Il Garante dell’allucinazione sta tornando

Dopo qualche tempo di malmostoso autoesilio, occupato a scrivere sul blog di turbine eoliche portatili o a produrre sguaiate difese del figlio accusato di stupro, Beppe Grillo è tornato a occuparsi di politica. Nel giro di una settimana ha confermato l’irriformabilità della regola dei due mandati, e ha cercato di condurre il semileader del Nuovo Movimento cinque stelle, Giuseppe Conte, in visita all’ambasciata di Cina.

L’irriformabilità della regola dei due mandati – secondo la quale tutti i caporali grillini fra meno di due anni se ne andranno a casa e adieu, e si dice di Luigi Di Maio, di Alfonso Bonafede, di Vito Crimi, di Paola Taverna eccetera – è stata giustificata con l’esigenza di non perdere la purezza rivoluzionaria dell’anima, il disinteressato spirito di servizio popolare indisposto alle lusinghe della carriera. Un tentativo struggente per un partito che non voleva allearsi con nessuno e si è alleato con tutti, che doveva scardinare l’Europa della finanza e sta al governo dell’ex presidente della Bce, che non doveva avere gerarchia e ha solo gerarchia, e mi fermerei qui per non replicare la filastrocca del Tap e del Tav.
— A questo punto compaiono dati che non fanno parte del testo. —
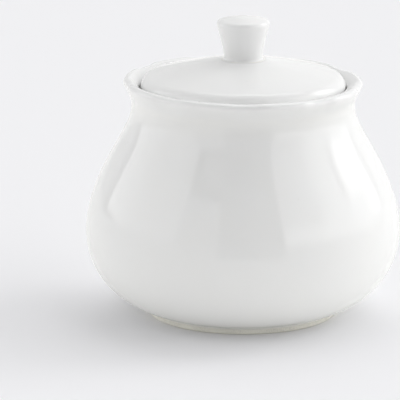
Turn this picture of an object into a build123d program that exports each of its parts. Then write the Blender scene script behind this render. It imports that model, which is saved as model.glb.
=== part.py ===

Né vorrei fare il torto a Grillo di attribuirgli un ultimo slancio ideale, quello lo lasciamo all’onestà dei suoi elettori. Mi sembra più onorevole riconoscergli il tentativo di far fuori una nomenclatura di spaventapasseri da lui stesso voluta, che quando nulla sapeva lo guardava con rapito smarrimento e ora, imparate due cose, giuste due, comincia a intuire l’imprevedibile e iroso mattacchione. Diciamo così: il professorone non può digerire i professorini, e cercherà di mettere in piedi un Nuovo Movimento di scolaretti, come ai tempi d’esordio nei palazzi, quando i neoparlamentari salivano in torpedone per raggiungere il mistico capo e abbeverarsene nella casa di campagna.